Brazil illustrates the dangers. It deregulated telecom and energy more than a decade ago. That brought a lot of foreign capital to the country but did not transform the economy.

It may even have slowed things down. The Brazilian political class saw no reason to incur the costs of further liberalization when the world was pouring dollars into new deep-water oil concessions. It ignored the pain inflicted on entrepreneurs by a suffocating tax and regulatory framework, subsidies and protection for uncompetitive domestic manufacturers, and the wholly politicized development bank, even while it trumpeted a new phase of development. The so-called Brazilian breakthrough quickly turned into the Brazilian bust.

Mexico has free-trade agreements with 44 countries, including the North American Free Trade Agreement with the U.S. and Canada. This puts it light-years ahead of Brazil in opening. But it is still a long way from becoming a vigorous free-market economy. Mr. Peña Nieto has raised expectations by talking about the aim of faster growth. But he's not always walking the walk.
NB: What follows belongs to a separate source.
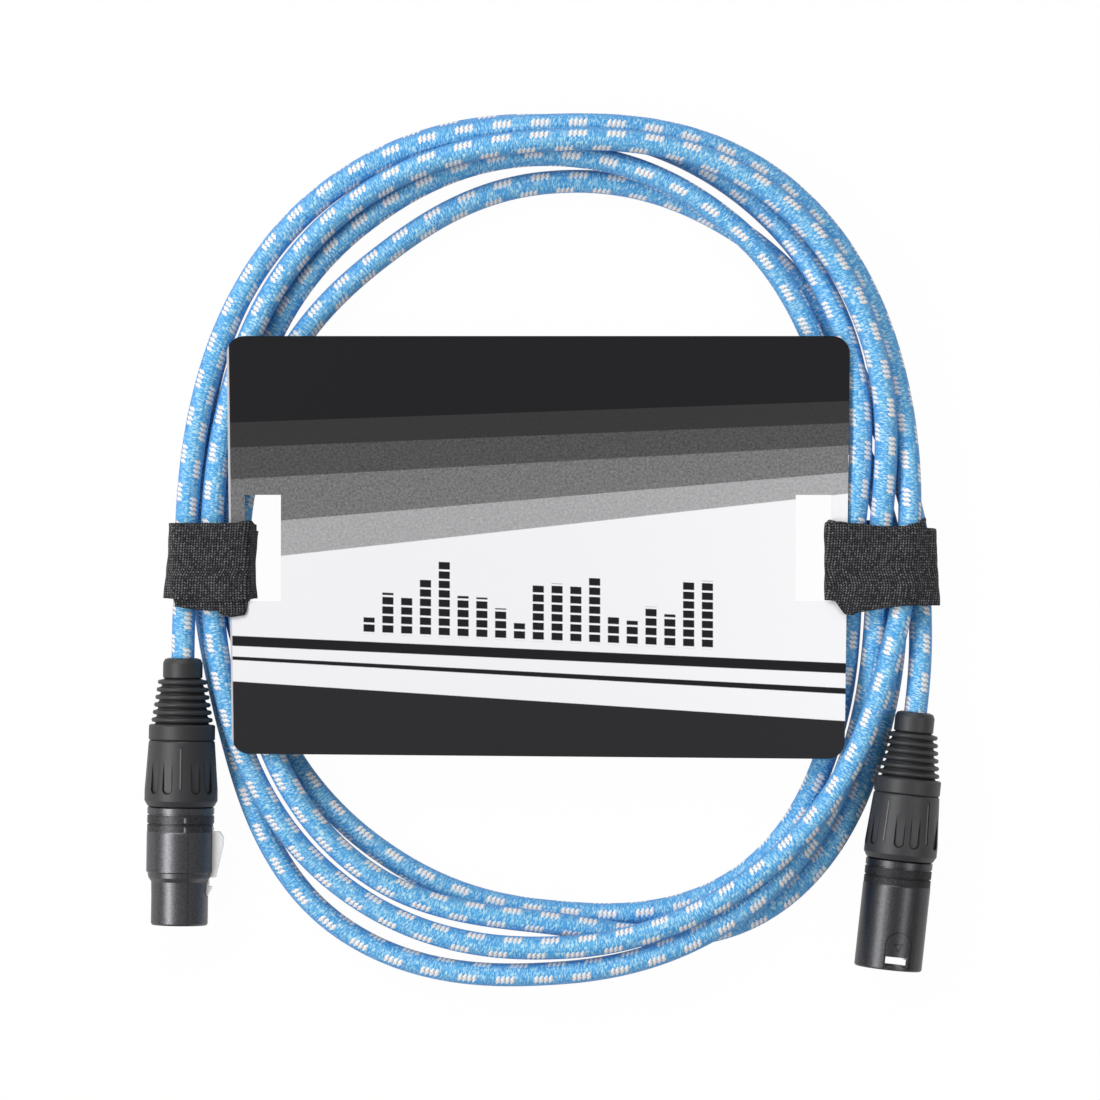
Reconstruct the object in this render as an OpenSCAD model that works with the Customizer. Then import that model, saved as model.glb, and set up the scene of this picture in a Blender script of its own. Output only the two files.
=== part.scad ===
// Three metre microphone cable, coiled and strapped to a retail card.
// The card lies level, +Z up; +Y runs up the card, and the origin is on
// the surface that everything lies on, under the middle of the coil.

/* [Cable] */
// Outer diameter of the braided cable
cable_d = 6.4; // [5.6:0.1:6.6]
// Width of the oval coil, to the middle of its outer lane
coil_w = 199.2; // [198:0.2:202]
// Height of the oval coil, to the middle of its outer lane
coil_h = 236.6; // [230:0.2:250]
// How square the oval is, where 2 is an ellipse
coil_square = 2.4; // [2.35:0.01:2.45]
// Step between two lanes of the coil
lane_step = 7; // [6.96:0.01:7.1]

/* [Card] */
// Width of the card along its top edge
card_top_w = 172.4; // [168:0.2:174]
// Width of the card along its bottom edge
card_bottom_w = 169.6; // [166:0.2:172]
// Height of the card
card_h = 117; // [90:1:125]
// How much higher the lower left corner is than the lower right one
card_lift = 1.4; // [0:0.1:3]
// Thickness of the card
card_t = 1; // [0.6:0.1:1.6]
// Radius of the card's corners
card_corner_r = 4.8; // [2:0.2:8]
// Width of a strap slot
slot_w = 10; // [8:0.2:14]
// Height of a strap slot
slot_h = 29.4; // [27:0.2:34]
// Width of card left between a slot and the card's side
slot_edge = 4.3; // [3.6:0.1:5]

/* [Straps] */
// Thickness of one layer of hook and loop tape
tape_t = 0.8; // [0.6:0.1:0.8]
// Width of the tape
tape_w = 21.7; // [16:0.1:23]
// How far the under layer shows past the top layer
tape_shift = 3.6; // [1:0.2:5]

/* [Plug body] */
// Outer diameter of both plug shells
shell_d = 18.8; // [18.4:0.1:19.4]
// Wall of a plug shell at its rear barrel
shell_wall = 1.4; // [1.2:0.1:1.6]
// Diameter of the threaded tail at the back of a shell
tail_d = 16; // [15.6:0.1:16.4]
// Length of the threaded tail
tail_len = 10; // [8:0.5:11]
// Height of the rings round a shell
ring_h = 0.3; // [0.2:0.05:0.4]

/* [Female plug] */
// Outer diameter of the nose
nose_d = 16; // [15.8:0.05:16.2]
// Length of the nose
nose_len = 12; // [11:0.5:13]
// Length of the female shell behind the nose
barrel_f_len = 20.9; // [20:0.1:23]
// Wall of the nose
nose_wall = 0.8; // [0.6:0.05:1]
// Bore of a socket contact
socket_d = 2.5; // [2.3:0.05:2.7]

/* [Male plug] */
// Length of the male shell in front of the nut
barrel_m_len = 30.4; // [28:0.2:34]
// Bore of the male shell at its mouth
mouth_d = 16.3; // [16.1:0.05:16.5]
// Depth of the mouth down to the insert
mouth_depth = 13.4; // [12:0.2:14]
// Diameter of a pin
pin_d = 2.4; // [2.2:0.05:2.6]
// How far the pins stop short of the mouth
pin_recess = 3; // [1:0.1:3.2]
// Radius of the circle that the three contacts stand on
contact_circle_r = 4.9; // [4.6:0.05:5]
// Width of the latch window
window_w = 6.4; // [5:0.2:7]
// Length of the latch window along the plug
window_len = 2.8; // [2:0.1:3.2]

/* [Latch] */
// Width of the latch lever
lever_w = 5; // [4:0.1:5.2]
// Thickness of the lever plate
lever_t = 1.2; // [1:0.05:1.3]
// Diameter of the pivot pin
pivot_d = 1.2; // [1:0.05:1.3]
// Height of the thumb tab above the shell
thumb_h = 2.6; // [1.5:0.1:3]
// Turns of the torsion spring on the pivot pin
spring_turns = 3; // [2:1:3]

/* [Nut and boot] */
// Largest diameter of the back nut
nut_d = 20.3; // [20:0.1:20.8]
// Length of the back nut
nut_len = 18.1; // [17:0.1:20]
// Pairs of finger grooves round the nut
groove_pairs = 5; // [4:1:6]
// Depth of a finger groove at its wide end
groove_depth = 0.65; // [0.3:0.05:0.8]
// Width of a finger groove
groove_w = 2.6; // [2:0.1:3]
// Diameter of the flange at the foot of the boot
flange_d = 18.4; // [18:0.1:19]
// Diameter of the collar at the top of the boot
collar_d = 11; // [10.6:0.1:11.2]
// Length of the collar
collar_len = 5.4; // [4:0.1:6]
// Ribs on the boot
rib_count = 6; // [3:1:6]
// Step from one rib to the next
rib_step = 2.1; // [1.9:0.05:2.1]
// Gap all round between the boot and the cable
boot_gap = 0.25; // [0.15:0.05:0.4]
// Length of cable that each shell's tail takes in
cable_grip_len = 7; // [6:0.5:8]

/* [Hidden] */
$fn = 48;

// ---- places, all measured from the middle of the oval ----
oval_x = 2;
r_cable = cable_d / 2;
base_z = r_cable + 0.05;
// where each boot's top end is, and how each plug leans
female_at = [-102, -30];
female_lean = -0.8;
male_at = [101.5, -45];
male_lean = -6.2;
// the male plug lies rolled a little on its side
male_roll = -10;
axis_z = nut_d / 2;

// ---- lengths along a plug, from the boot's top end ----
boot_len = 22.9;
flange_len = 4.4;
neck_len = 2.8;
neck_d = 14;
nut_z = boot_len + 0.1;
shell_z = nut_z + nut_len + 0.1;
tail_z = shell_z - tail_len;
cable_end = tail_z + cable_grip_len;
fit = 0.1;
shoulder_len = 2.8;
nose_z = shell_z + barrel_f_len;
front_f = nose_z + nose_len;
front_m = shell_z + barrel_m_len;
floor_m = front_m - mouth_depth;
bore_rear_d = shell_d - 2 * shell_wall;
insert_back = 8;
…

No one doubts that, warts and all, the new laws governing energy could bring tens of billions of dollars in fresh capital to Mexico. Yet elsewhere and below the headlines el diablo lurks. A truly free market in telecom would imply putting the 700 megahertz spectrum—crucial for mobile broadband—on the auction block without any restrictions in technology and service usage. Instead the government has set it aside for "public-private partnerships," which in countries with a weak rule of law can also be known as "taking care of my friends."
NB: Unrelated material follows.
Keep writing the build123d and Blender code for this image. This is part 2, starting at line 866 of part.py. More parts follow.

It's true that Mr. Peña Nieto has had to do some horse trading with special interests to get his large structural reforms through. But that cannot explain bad decisions that were not part of the bargaining and are certain to undermine growth.

In 2013, Mr. Videgaray engineered a fiscal reform that imposed new taxes on capital and dividends and progressively higher income-tax rates for anyone earning more than $38,000. The heavier tax burden came with new entitlement spending and a return to fiscal deficit.

The finance minister is promoting government credit allocation, always a bad idea, by expanding the role of the largest "development" bank. Earlier this year a Videgaray-inspired antitrust law gave the government the broad power to punish companies for the crime of being more successful than their competitors.

The stellar Mexican economic reform of the past 20 years is trade opening. Beyond its many free-trade agreements, the country had been unilaterally lowering trade barriers, signaling that the intellectual case for giving consumers choice through competition had been won. Trade policy was moving in the direction of Chile and away from protectionist Brazil.

Now the government is messing with that too, as shown by its decision to extend protection to the shoe industry. Backing off scheduled tariff cuts suggests that the industry is flagging, but in fact the ministry of finance reports that from 2009 to 2012 the number of shoe and leather jobs grew by almost 8,000 to 125,464.

Mr. Videgaray's decision is capricious and political. Guanajuato has been a stronghold of the opposition PAN for many years and the PRI would like to win it back. I get that. But at what cost to Mr. Peña Nieto's legacy as the man who changed Mexico?